The first report from the new agency UN Women finds that “justice remains out of reach” for many millions of women. The Guardian also covers the U.N.’s progress report on its millennium development goals; the good news: The global poverty rate is expected to drop well below the target set for 2015.
Golf is getting more popular in India as public courses become plentiful and “slum golf” invades Mumbai, reports the BBC.
While South Koreans are “overworked, overstressed and ever anxious,” they’re not looking to Western-style therapy for help, according to The New York Times.
America’s “mancession” is giving way to a recovery in which women are bouncing back more slowly, with men moving into some traditionally female jobs, according to a new Pew study.
Time examines the future of fish, asking whether farming can take the place of catching fish as oceans get “picked clean.”
Mexican migration to the U.S. has slowed significantly, reports The New York Times, due in part to “unheralded changes in Mexico that have made staying home more attractive.”
“Sugar Is Back on Menus,” reports The Wall Street Journal—as American restaurants shift to “a cuisine that appears more wholesome and hand-crafted,” they’re replacing high-fructose corn syrup with other sweeteners.

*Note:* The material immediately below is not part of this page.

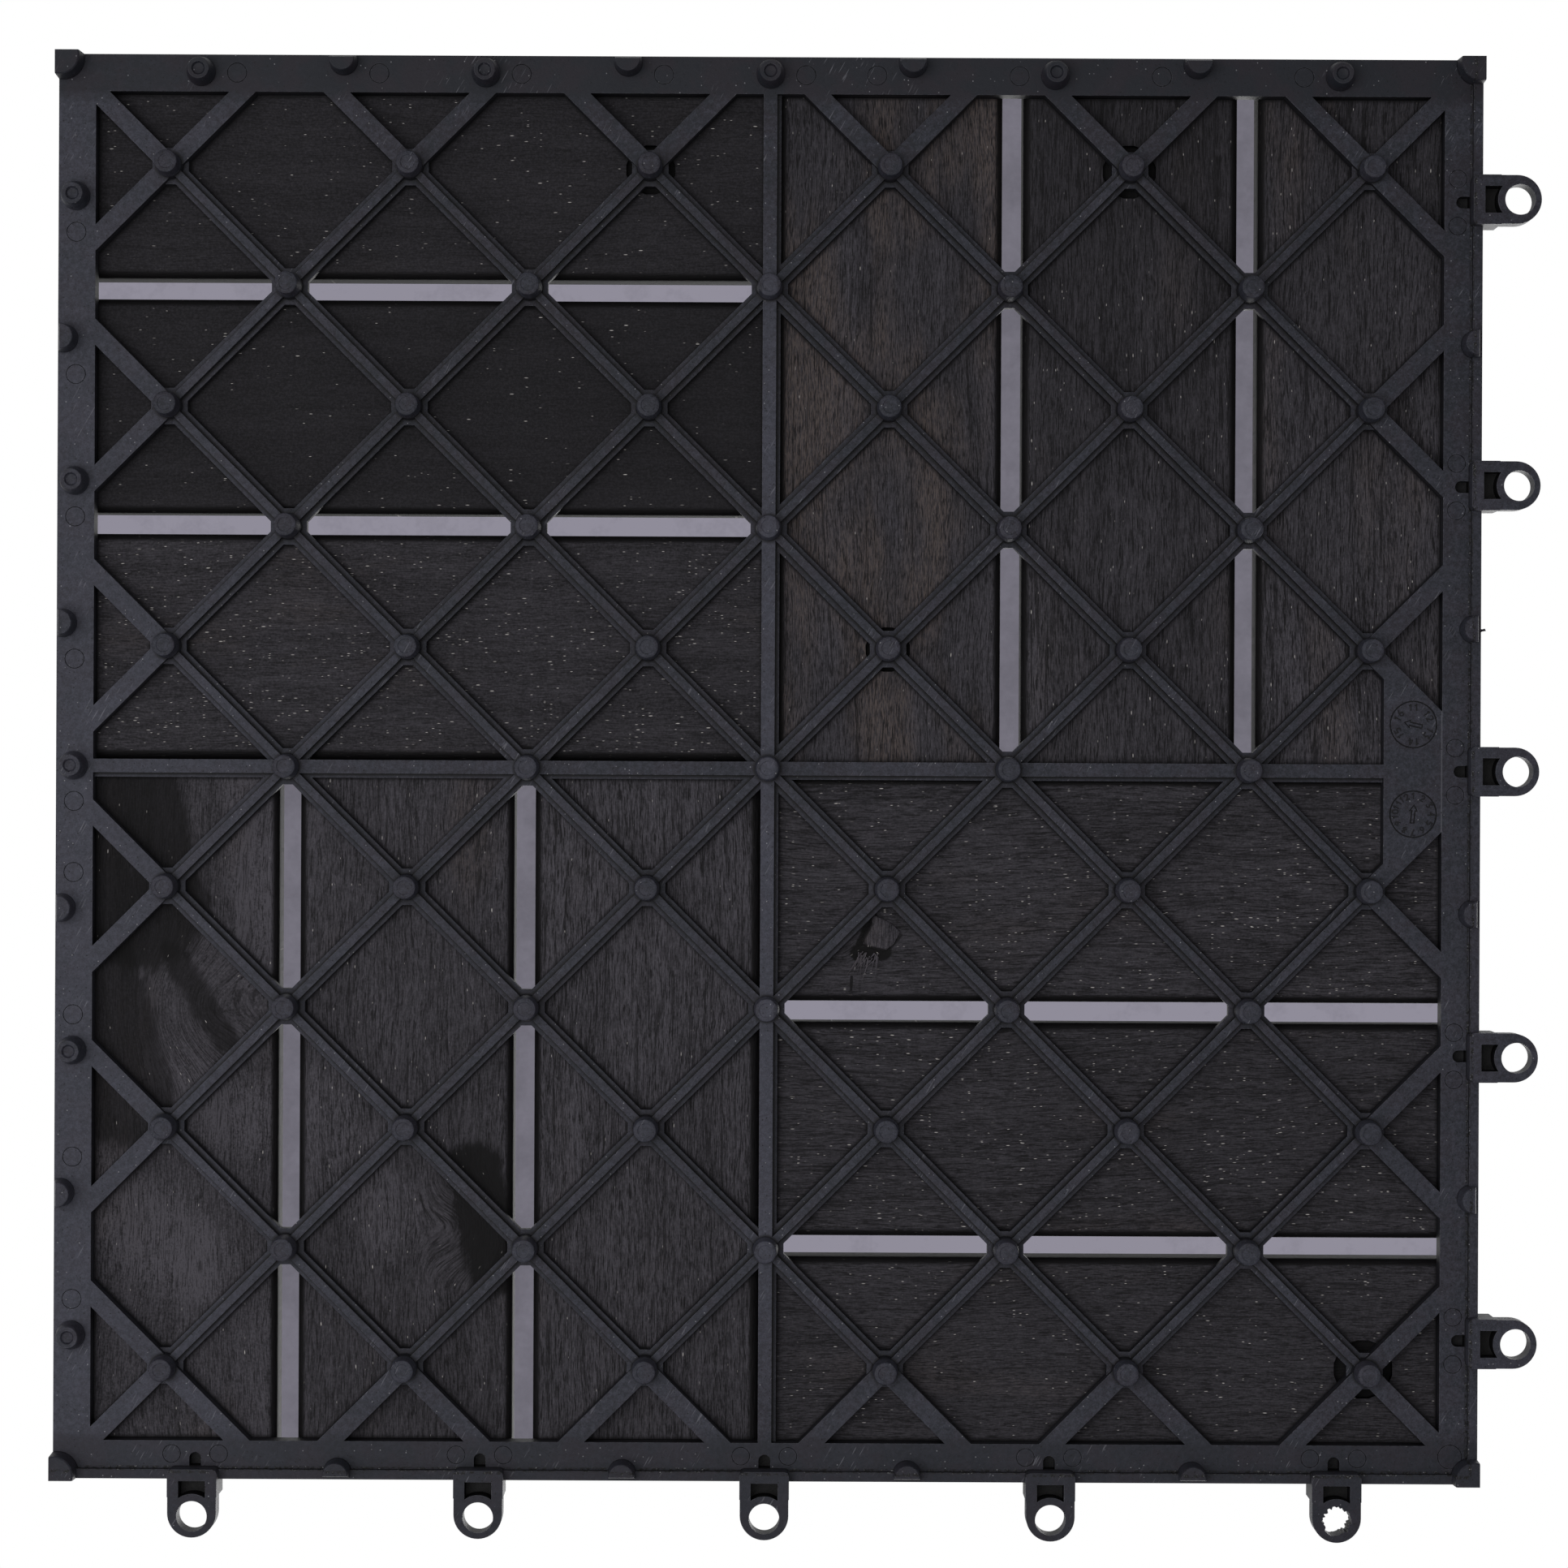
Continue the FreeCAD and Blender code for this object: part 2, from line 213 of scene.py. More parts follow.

New York spotlights the “neo-Luddite counterculture” with a “primer on the anti-tech bubble” where typewriters, turntables, celluloid film and the like flourish. And The New York Times looks at the new retro appeal of men’s wristwatches.
In the beauty sector, the resurgence of retro has given rise to luxury apothecary brands, which position themselves as “throwbacks to simpler times,” says The New York Times.
Knitting has been hot for a decade, as The Guardian reports, but in the U.K. its popularity has spiked further in the past year. And Slate looks at the success of an alternative social network—one just for knitters.
U.S. album sales for the first half eked out their first rise in seven years, reports the L.A. Times.
The spike in electronic payment options means less need for cash: In the U.S., production of low-denomination bills is declining, reports The New York Times.
A “State of the Global Mobile Industry” report, which says mobile accounts for nearly 2 percent of the world’s GDP, examines how it’s “fundamentally reshaping” the way consumers spend across categories, ReadWriteWeb reports.
British consumers lead the world in m-commerce, with a Mobile Entertainment Forum study finding that nine in 10 have used their mobile phones for shopping.
The Next Web lists the Top 20 brands on Facebook and the strategies they used to gain millions of fans.
Smartphone consumers in the U.S. are more willing to pay for game apps than news apps, reports Nielsen.